US Federal agents investigating the explosion of a motor home in Nashville, Tennessee, were on Saturday searching a two-story suburban house for clues to the blast, which injured three people in the heart of the US’ country music capital on Christmas Day.
Agents were also trying to identify apparent human remains found near the exploded vehicle.
The motor home, parked on a downtown Nashville street, exploded at dawn on Friday, moments after police responding to reports of gunfire noticed it and heard an automated message emanating from the vehicle warning of a bomb.
The thunderous, fiery blast destroyed several vehicles, damaged more than 40 businesses and left a trail of shards from shattered windows.
Following up on what they said were more than 500 leads, local police and agents from the FBI and US Bureau of Alcohol, Tobacco, Firearms and Explosives (ATF) were searching a two-story, red-brick house on Bakertown Road in the Antioch neighborhood of Nashville, paying particular attention to its basement, a Reuters witness said.
Officials on Saturday declined to name a person of interest in connection with the explosion, but CBS News reported that the investigation had honed in on 63-year-old Anthony Quinn Warner, who recently lived at the Bakertown address, public records showed.
According to a document posted online, on Nov. 25, he signed over the property to a woman in Los Angeles at no cost to her.
The document was signed by Warner, but not by the woman.
Google Street View images of the house from last year show what appears to be a white motor home in the driveway.

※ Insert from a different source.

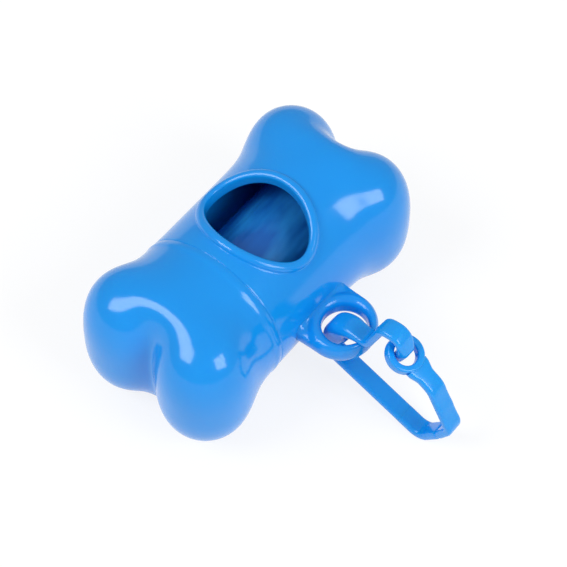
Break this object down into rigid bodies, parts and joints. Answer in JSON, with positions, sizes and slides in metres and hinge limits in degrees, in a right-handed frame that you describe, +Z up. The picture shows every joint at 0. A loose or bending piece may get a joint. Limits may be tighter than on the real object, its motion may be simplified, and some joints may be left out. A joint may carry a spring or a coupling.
{
  "type": "dog waste bag dispenser",
  "caption": "Hollow bone-shaped holder for a roll of bags, with an oval mouth, a pull-off cap, an eye tab and a one-piece plastic snap clip.",
  "frame": {"origin": "middle of the extent in X and Y, at the height of the surface it lies on", "axes": "+Z up through the mouth; X along the bone with the cap at -X; the eye tab and clip point to -Y"},
  "size_m": [0.0774, 0.0792, 0.0395],
  "materials": {
    "shell": "glossy injection-moulded plastic, one colour all through",
    "clip": "glossy moulded plastic, tough enough to flex at the living hinge",
    "core": "wound brown board",
    "film": "thin wound polythene film, hazy"
  },
  "bodies": {
    "housing": {"body_shell": "shell"},
    "cap": {"cap_shell": "shell"},
    "roll": {"roll_core": "core", "bag_roll": "film"},
    "clip": {"clip_hook": "clip"},
    "arm": {"clip_arm": "clip"}
  },
  "joints": [
    {"name": "cap_pull", "type": "slide", "parent": "housing", "child": "cap", "axis": [-1, 0, 0], "range_m": [0, 0.06]},
    {"name": "roll_spin", "type": "hinge", "parent": "housing", "child": "roll", "pos_m": [0, 0.01836, 0.0167], "axis": [1, 0, 0], "continuous": true},
    {"name": "clip_swing", "type": "hinge", "parent": "housing", "child": "clip", "pos_m": [0.0014, -0.01369, 0.01945], "axis": [-1, 0, 0], "range_deg": [-10, 80]},
    {"name": "clip_latch", "type": "hinge", "parent": "clip", "child": "arm", "pos_m": [0.0007, -0.03574, 0.00635], "axis": [-1, 0, 0], "range_deg": [0, 7], "stiffness_Nm_per_rad": 0.02}
  ]
}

Neighbors told local TV station WKRN that the recreational vehicle had been parked there for years and is now gone.
“Once we have processed the scene, we will look at the evidence and anything that we have recovered from this residence and see how that fits into this investigation,” FBI spokesman Darrell Debusk, who was at the house on Saturday, said in a telephone interview.
“At this point we’re not prepared to identify any single individual,” FBI special agent in charge Doug Korneski told a news conference.

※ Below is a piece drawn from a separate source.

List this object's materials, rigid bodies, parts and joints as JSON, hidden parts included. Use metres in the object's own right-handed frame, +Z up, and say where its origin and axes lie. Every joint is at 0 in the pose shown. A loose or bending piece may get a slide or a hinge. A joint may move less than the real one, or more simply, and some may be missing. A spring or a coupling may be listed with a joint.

Korneski said that investigators were “vigorously working on” identifying what appeared to be human remains found in the wreckage.
He declined to say whether investigators believe the remains belong to the person behind what officials say was “an intentional act.”

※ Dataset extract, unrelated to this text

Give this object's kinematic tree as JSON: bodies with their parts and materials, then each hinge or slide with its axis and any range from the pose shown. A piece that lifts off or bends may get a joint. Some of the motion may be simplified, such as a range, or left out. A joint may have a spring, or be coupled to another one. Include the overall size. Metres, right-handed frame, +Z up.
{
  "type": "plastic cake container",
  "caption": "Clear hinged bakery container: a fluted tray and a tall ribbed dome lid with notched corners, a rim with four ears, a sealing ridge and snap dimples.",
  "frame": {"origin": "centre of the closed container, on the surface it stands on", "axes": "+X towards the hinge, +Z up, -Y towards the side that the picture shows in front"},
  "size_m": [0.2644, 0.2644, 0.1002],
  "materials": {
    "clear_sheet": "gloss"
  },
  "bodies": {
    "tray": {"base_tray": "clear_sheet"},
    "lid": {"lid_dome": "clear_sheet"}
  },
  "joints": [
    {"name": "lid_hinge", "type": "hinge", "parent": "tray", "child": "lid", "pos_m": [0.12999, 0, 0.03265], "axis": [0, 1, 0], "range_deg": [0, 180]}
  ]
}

The FBI’s Quantico, Virginia-based Behavioral Analysis Unit was helping determine the motivation of the person responsible, Korneski said.
The vehicle was parked outside an AT&T Inc office, and the blast caused widespread telephone, Internet and TV service outages in central Tennessee and parts of several neighboring states, including Mississippi, Kentucky, Alabama and Georgia.
Adding to the cryptic nature of Friday’s incident was the eerie preamble described by police and witnesses — a crackle of gunfire followed by an apparently computer-generated female voice from the motor home reciting a minute-by-minute countdown to an impending bombing.
Police scrambled to evacuate nearby homes and buildings and called for a bomb squad, which was en route to the scene when the recreational vehicle blew up.
Police later posted a photograph of the motor home, which they said had arrived in the area about five hours prior to the explosion.
Officials said 41 businesses were damaged and three people were hospitalized with relatively minor injuries.
Dozens of agents from the FBI and ATF were surveying the scene on Saturday. Parked vehicles and trees were blackened and an exploded water pipe that had been spraying overnight had covered trees in a layer of ice.
“All the windows came in from the living room into the bedroom. The front door became unhinged,” Buck McCoy, who lives on the block where the blast occurred, told WKRN. “I had blood coming from my face and on my side and on my legs and a little bit on my feet.”
Tennessee Governor Bill Lee visited the scene and wrote on Twitter it was a “miracle” that no one was killed.
In a letter to US President Donald Trump, Lee requested a federal emergency declaration to aid relief efforts.